Don't the type checkers automatically infer types for static literal assignments? I'm slightly inclined to discourage type annotations on such assignments.

Yes, however there is a not-so-rare use case to annotate them as Final: https://github.com/search?q=%22__all__%3A+Final%22&type=code

jaraco commented 1 week ago

It preserves that behavior. Or am I wrong the functional version handled multiple variables differently?

Yes, you're right. I'd mis-read your description and didn't realize you were merely preserving the existing behavior. The additional test had me thinking about it as a new change, but now I see it's not. Thanks for clarifying.

Yeah, that was opinionated. I assumed imperative approach will be simpler than a very huge list comprehension with error-prone unpacking, some exceptions of which seemed to be caught "by luck" when used by read_python.

Yes, that's kinda true about being caught "by luck". I'm addressing that in #106. On the other hand, I do often code non-defensively, letting edge cases be handled by exceptions and only addressing concerns if they reveal themselves as practical concerns.

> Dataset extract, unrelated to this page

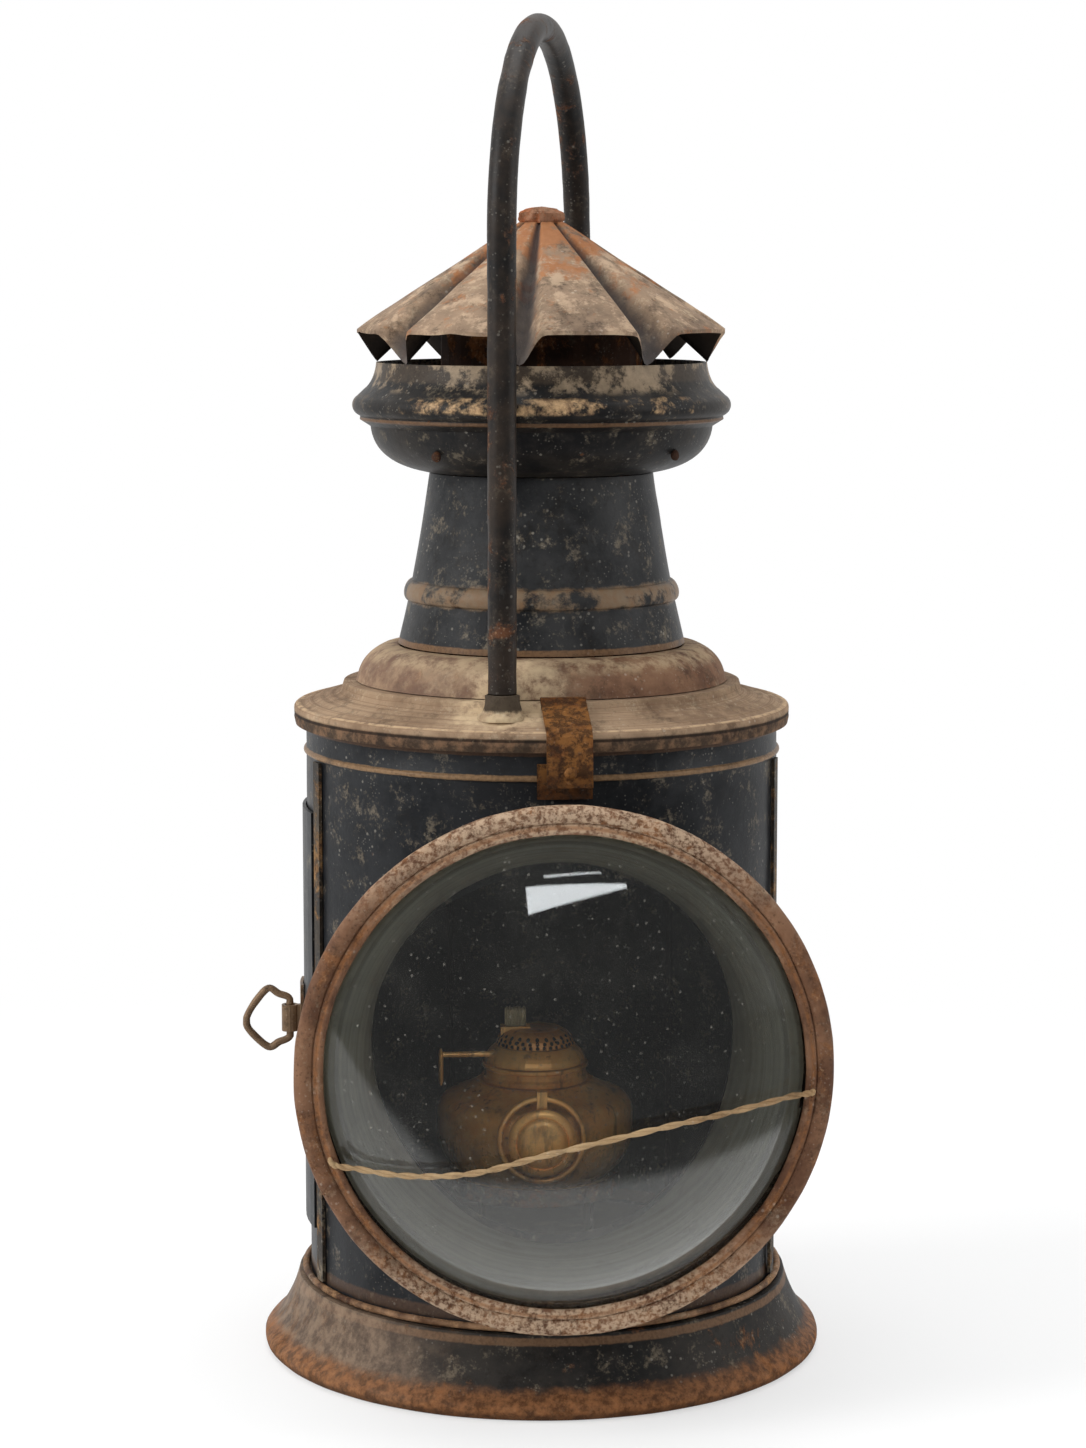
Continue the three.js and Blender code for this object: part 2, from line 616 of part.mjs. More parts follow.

The error-prone unpacking was there intentionally, meaning to match only if the variable appeared once. That approach keeps the method signature very clean (no extra parameters and a non-optional return type). I've updated the docstring to reflect that intent.

bswck commented 1 week ago

Thanks for the explanation! I'll try to use a different approach here. Filing an issue on supporting reading annotated variables first.

jaraco commented 1 week ago

Thanks for the explanation! I'll try to use a different approach here. Filing an issue on supporting reading annotated variables first.

Great! In c9a7094, I've started thinking about how I might refactor the code to support such a change.

bswck commented 1 week ago

Thanks for the explanation! I'll try to use a different approach here. Filing an issue on supporting reading annotated variables first.

Great! In c9a7094, I've started thinking about how I might refactor the code to support such a change.

Oh, does that mean #107 has your thumbs up?